## BEGIN Data excerpts
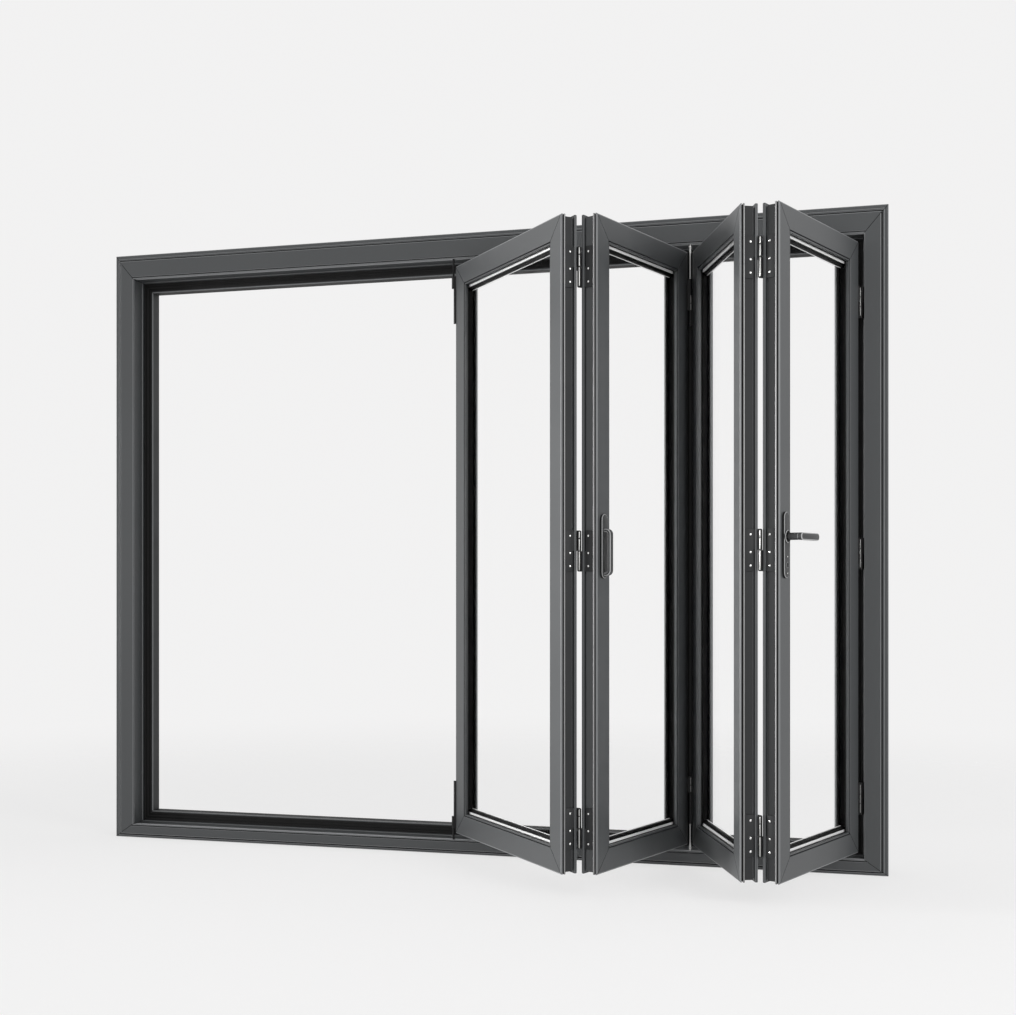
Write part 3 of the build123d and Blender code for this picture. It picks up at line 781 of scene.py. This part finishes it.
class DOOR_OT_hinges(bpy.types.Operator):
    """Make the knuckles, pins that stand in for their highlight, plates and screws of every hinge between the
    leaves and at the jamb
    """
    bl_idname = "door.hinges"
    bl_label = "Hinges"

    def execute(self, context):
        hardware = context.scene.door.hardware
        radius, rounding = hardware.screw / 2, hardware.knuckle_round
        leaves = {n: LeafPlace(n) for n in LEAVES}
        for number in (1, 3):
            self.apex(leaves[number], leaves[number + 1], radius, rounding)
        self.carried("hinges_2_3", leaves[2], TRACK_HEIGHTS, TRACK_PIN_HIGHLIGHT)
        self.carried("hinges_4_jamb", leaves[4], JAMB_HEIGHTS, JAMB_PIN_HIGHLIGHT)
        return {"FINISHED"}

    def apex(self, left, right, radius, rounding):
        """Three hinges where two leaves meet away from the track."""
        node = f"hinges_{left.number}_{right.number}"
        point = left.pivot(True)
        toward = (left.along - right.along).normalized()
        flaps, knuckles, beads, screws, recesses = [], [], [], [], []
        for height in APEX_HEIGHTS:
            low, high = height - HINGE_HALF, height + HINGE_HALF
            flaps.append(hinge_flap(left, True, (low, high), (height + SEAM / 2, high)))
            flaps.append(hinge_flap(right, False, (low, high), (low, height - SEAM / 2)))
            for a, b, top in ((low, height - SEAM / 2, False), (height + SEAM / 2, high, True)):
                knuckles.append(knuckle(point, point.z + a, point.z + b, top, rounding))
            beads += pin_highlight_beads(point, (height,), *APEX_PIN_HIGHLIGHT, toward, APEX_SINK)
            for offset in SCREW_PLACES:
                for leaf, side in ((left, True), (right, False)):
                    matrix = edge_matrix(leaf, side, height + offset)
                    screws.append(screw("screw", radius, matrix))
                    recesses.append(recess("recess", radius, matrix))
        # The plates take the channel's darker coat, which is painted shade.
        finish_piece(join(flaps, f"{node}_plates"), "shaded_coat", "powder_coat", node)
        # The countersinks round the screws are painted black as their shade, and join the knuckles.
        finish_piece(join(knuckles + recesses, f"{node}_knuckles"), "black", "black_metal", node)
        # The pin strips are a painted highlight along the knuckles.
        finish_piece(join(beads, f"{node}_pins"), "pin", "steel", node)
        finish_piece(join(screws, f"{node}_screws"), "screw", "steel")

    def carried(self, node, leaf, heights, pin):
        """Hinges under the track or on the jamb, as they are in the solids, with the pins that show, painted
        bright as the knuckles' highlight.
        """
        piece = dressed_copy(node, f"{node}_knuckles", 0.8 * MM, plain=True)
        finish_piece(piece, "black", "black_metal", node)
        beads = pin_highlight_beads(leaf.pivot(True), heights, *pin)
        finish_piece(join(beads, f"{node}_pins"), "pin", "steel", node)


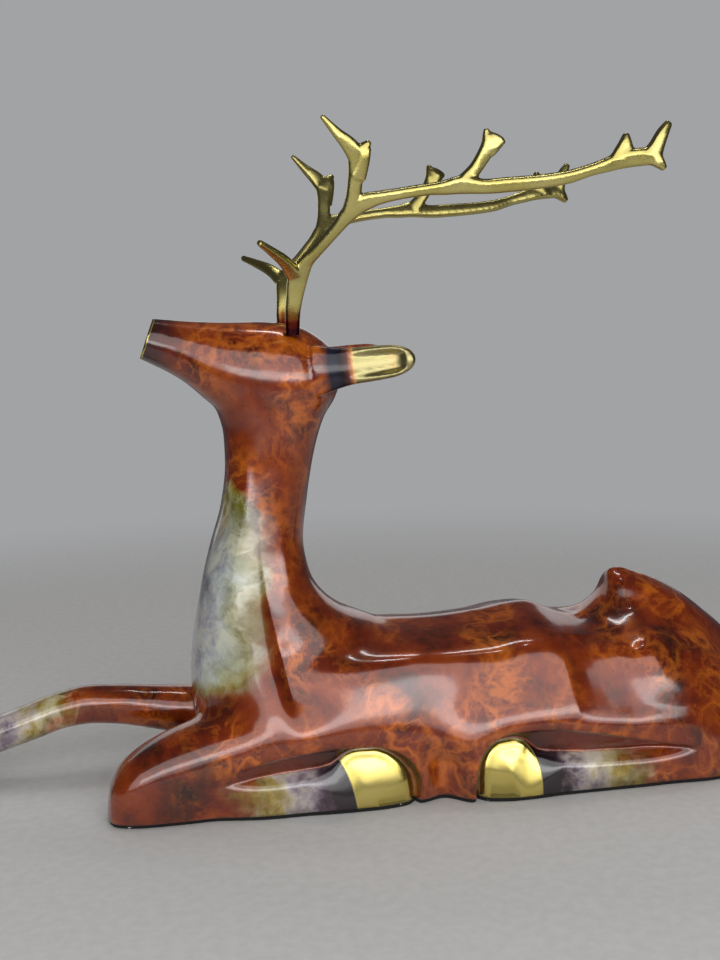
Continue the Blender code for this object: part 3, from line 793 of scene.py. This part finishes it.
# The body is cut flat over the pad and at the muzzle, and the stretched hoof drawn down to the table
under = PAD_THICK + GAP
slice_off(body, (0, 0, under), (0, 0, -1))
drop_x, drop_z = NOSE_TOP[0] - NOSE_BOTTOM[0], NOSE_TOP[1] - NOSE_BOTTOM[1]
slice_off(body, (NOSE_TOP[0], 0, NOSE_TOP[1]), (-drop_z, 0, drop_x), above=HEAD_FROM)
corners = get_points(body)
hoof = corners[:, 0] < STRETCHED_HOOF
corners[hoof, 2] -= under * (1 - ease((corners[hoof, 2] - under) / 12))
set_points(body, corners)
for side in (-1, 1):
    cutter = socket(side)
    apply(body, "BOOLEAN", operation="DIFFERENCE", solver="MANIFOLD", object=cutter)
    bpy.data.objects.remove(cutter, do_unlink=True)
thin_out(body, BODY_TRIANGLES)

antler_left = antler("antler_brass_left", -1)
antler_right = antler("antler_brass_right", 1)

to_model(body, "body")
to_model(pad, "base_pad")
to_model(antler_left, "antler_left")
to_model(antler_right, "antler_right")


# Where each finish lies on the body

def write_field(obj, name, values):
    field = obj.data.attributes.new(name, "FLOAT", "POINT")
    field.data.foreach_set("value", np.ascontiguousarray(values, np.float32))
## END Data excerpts
■ **Problem to solve**
Would you copy out each line exactly as written?

■ **Answer in full**
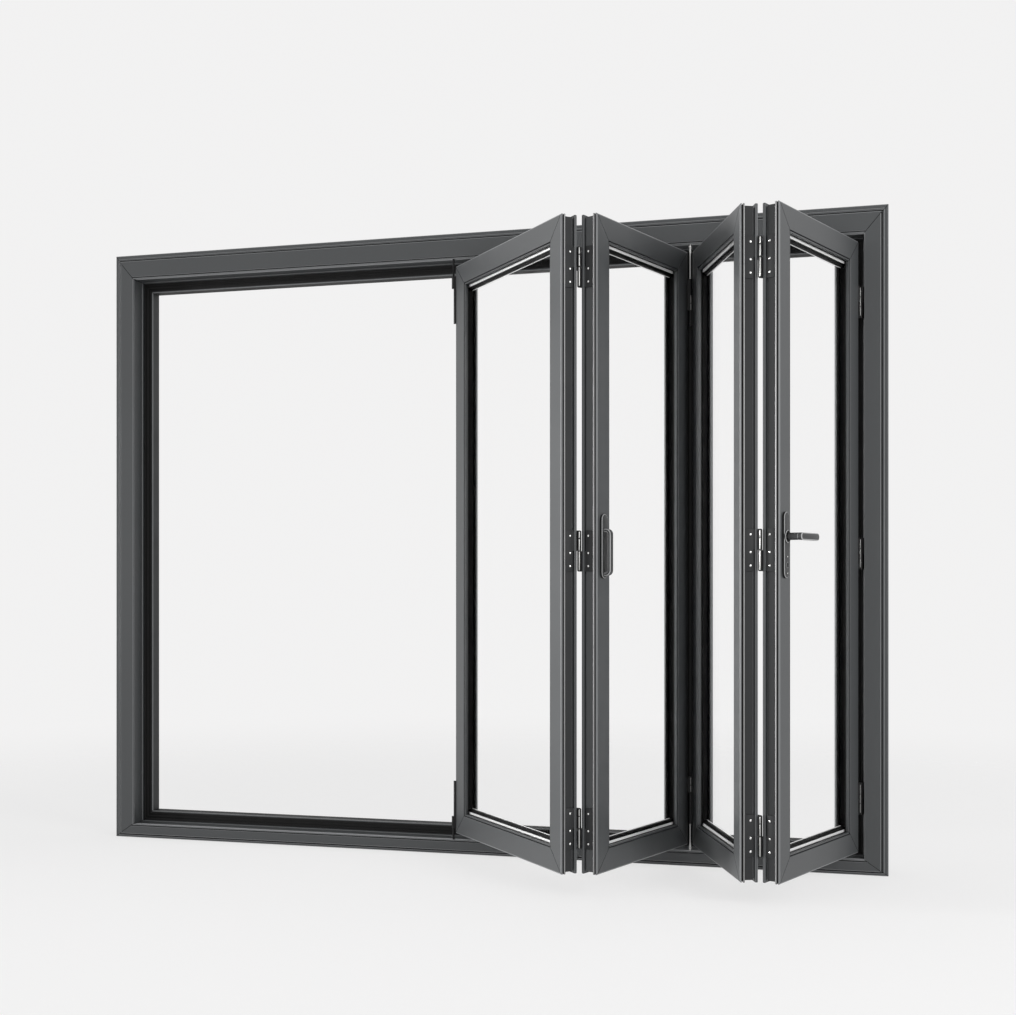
Write part 3 of the build123d and Blender code for this picture. It picks up at line 781 of scene.py. This part finishes it.
class DOOR_OT_hinges(bpy.types.Operator):
    """Make the knuckles, pins that stand in for their highlight, plates and screws of every hinge between the
    leaves and at the jamb
    """
    bl_idname = "door.hinges"
    bl_label = "Hinges"

    def execute(self, context):
        hardware = context.scene.door.hardware
        radius, rounding = hardware.screw / 2, hardware.knuckle_round
        leaves = {n: LeafPlace(n) for n in LEAVES}
        for number in (1, 3):
            self.apex(leaves[number], leaves[number + 1], radius, rounding)
        self.carried("hinges_2_3", leaves[2], TRACK_HEIGHTS, TRACK_PIN_HIGHLIGHT)
        self.carried("hinges_4_jamb", leaves[4], JAMB_HEIGHTS, JAMB_PIN_HIGHLIGHT)
        return {"FINISHED"}

    def apex(self, left, right, radius, rounding):
        """Three hinges where two leaves meet away from the track."""
        node = f"hinges_{left.number}_{right.number}"
        point = left.pivot(True)
        toward = (left.along - right.along).normalized()
        flaps, knuckles, beads, screws, recesses = [], [], [], [], []
        for height in APEX_HEIGHTS:
            low, high = height - HINGE_HALF, height + HINGE_HALF
            flaps.append(hinge_flap(left, True, (low, high), (height + SEAM / 2, high)))
            flaps.append(hinge_flap(right, False, (low, high), (low, height - SEAM / 2)))
            for a, b, top in ((low, height - SEAM / 2, False), (height + SEAM / 2, high, True)):
                knuckles.append(knuckle(point, point.z + a, point.z + b, top, rounding))
            beads += pin_highlight_beads(point, (height,), *APEX_PIN_HIGHLIGHT, toward, APEX_SINK)
            for offset in SCREW_PLACES:
                for leaf, side in ((left, True), (right, False)):
                    matrix = edge_matrix(leaf, side, height + offset)
                    screws.append(screw("screw", radius, matrix))
                    recesses.append(recess("recess", radius, matrix))
        # The plates take the channel's darker coat, which is painted shade.
        finish_piece(join(flaps, f"{node}_plates"), "shaded_coat", "powder_coat", node)
        # The countersinks round the screws are painted black as their shade, and join the knuckles.
        finish_piece(join(knuckles + recesses, f"{node}_knuckles"), "black", "black_metal", node)
        # The pin strips are a painted highlight along the knuckles.
        finish_piece(join(beads, f"{node}_pins"), "pin", "steel", node)
        finish_piece(join(screws, f"{node}_screws"), "screw", "steel")

    def carried(self, node, leaf, heights, pin):
        """Hinges under the track or on the jamb, as they are in the solids, with the pins that show, painted
        bright as the knuckles' highlight.
        """
        piece = dressed_copy(node, f"{node}_knuckles", 0.8 * MM, plain=True)
        finish_piece(piece, "black", "black_metal", node)
        beads = pin_highlight_beads(leaf.pivot(True), heights, *pin)
        finish_piece(join(beads, f"{node}_pins"), "pin", "steel", node)


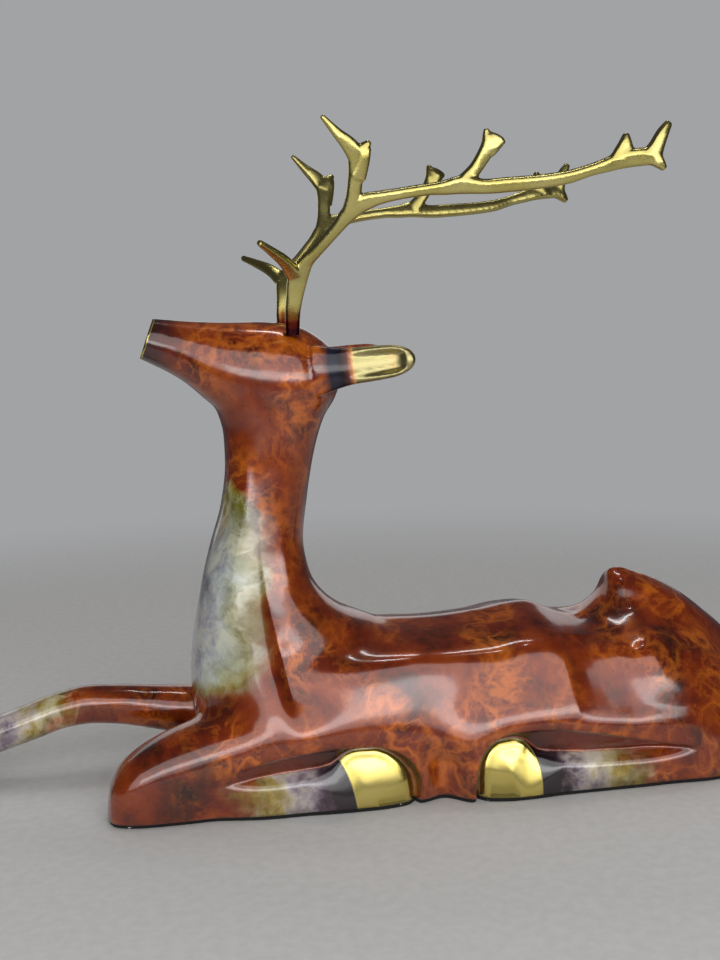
Continue the Blender code for this object: part 3, from line 793 of scene.py. This part finishes it.
# The body is cut flat over the pad and at the muzzle, and the stretched hoof drawn down to the table
under = PAD_THICK + GAP
slice_off(body, (0, 0, under), (0, 0, -1))
drop_x, drop_z = NOSE_TOP[0] - NOSE_BOTTOM[0], NOSE_TOP[1] - NOSE_BOTTOM[1]
slice_off(body, (NOSE_TOP[0], 0, NOSE_TOP[1]), (-drop_z, 0, drop_x), above=HEAD_FROM)
corners = get_points(body)
hoof = corners[:, 0] < STRETCHED_HOOF
corners[hoof, 2] -= under * (1 - ease((corners[hoof, 2] - under) / 12))
set_points(body, corners)
for side in (-1, 1):
    cutter = socket(side)
    apply(body, "BOOLEAN", operation="DIFFERENCE", solver="MANIFOLD", object=cutter)
    bpy.data.objects.remove(cutter, do_unlink=True)
thin_out(body, BODY_TRIANGLES)

antler_left = antler("antler_brass_left", -1)
antler_right = antler("antler_brass_right", 1)

to_model(body, "body")
to_model(pad, "base_pad")
to_model(antler_left, "antler_left")
to_model(antler_right, "antler_right")


# Where each finish lies on the body

def write_field(obj, name, values):
    field = obj.data.attributes.new(name, "FLOAT", "POINT")
    field.data.foreach_set("value", np.ascontiguousarray(values, np.float32))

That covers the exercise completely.